DESIGN ICON “Coffee table”. / Designer: Isamu Noguchi. / PUBLISHER: Vitra. / INCEPTION DATE: 1944. / With two identical feet arranged in a right angle, this coffee table evokes the bronze and marble sculptures of its designer.
#6. A knockoff is cheaper: TRUE
Generally speaking, if the price is lower, the quality is too! How would it be possible then to cut costs while maintaining the same quality of materials and know-how?
Also, one must consider a piece of design as an investment. Not less. It’s simple as that. As it becomes part of your legacy, an original can be transmitted to the following generations, while retaining some market value. On the contrary, a knockoff is worthless; unless you’re planning to use it for the sole purpose of shooting an action movie which ends up in a big ball of fire, owning copies is pretty much like burning banknotes.

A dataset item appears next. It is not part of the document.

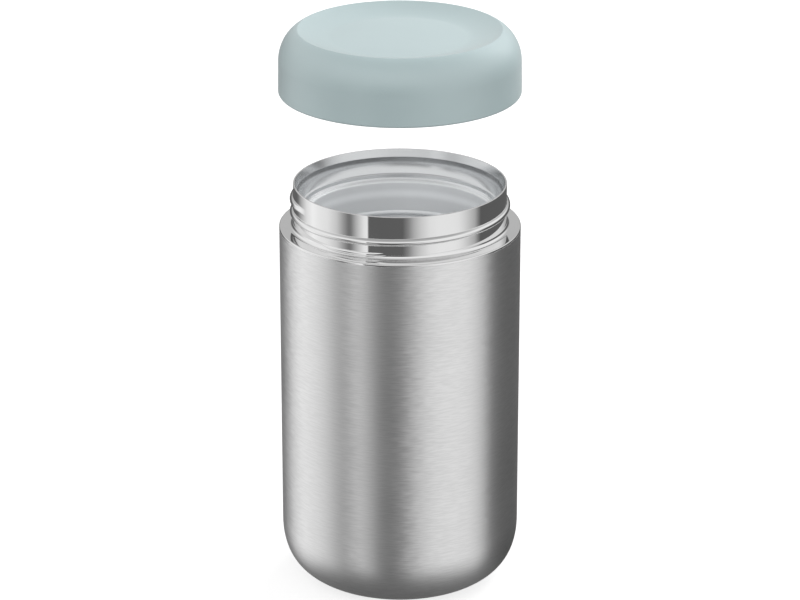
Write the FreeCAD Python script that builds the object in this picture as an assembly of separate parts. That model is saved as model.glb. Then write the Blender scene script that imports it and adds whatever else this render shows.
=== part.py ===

“Authentic designs are investments. They may be pricier than their knockoff versions but they’re usually crafted with high-quality materials, will last for generations, and will retain value. Knockoffs, by contrast, tend to be short-term objects; they’re made with lower-quality foam, fabrics, metal, joinery, glue, and veneers that break down faster.”
The Real Cost of Rip-Offs by Jaime Gillin for DWELL
If you’re obsessed with a certain design but can’t afford it, there are better options than knockoffs. For instance, eBay, Craigslist, and estate sales offer a whole range of authenticated vintage mid-century classics, at affordable prices.
In the end, swinging between an original and a forgery, is like hesitating between a real and a fake Hermes bag. Even if other people think you own an original, you will always know it’s a fake. And that surely ain’t cool.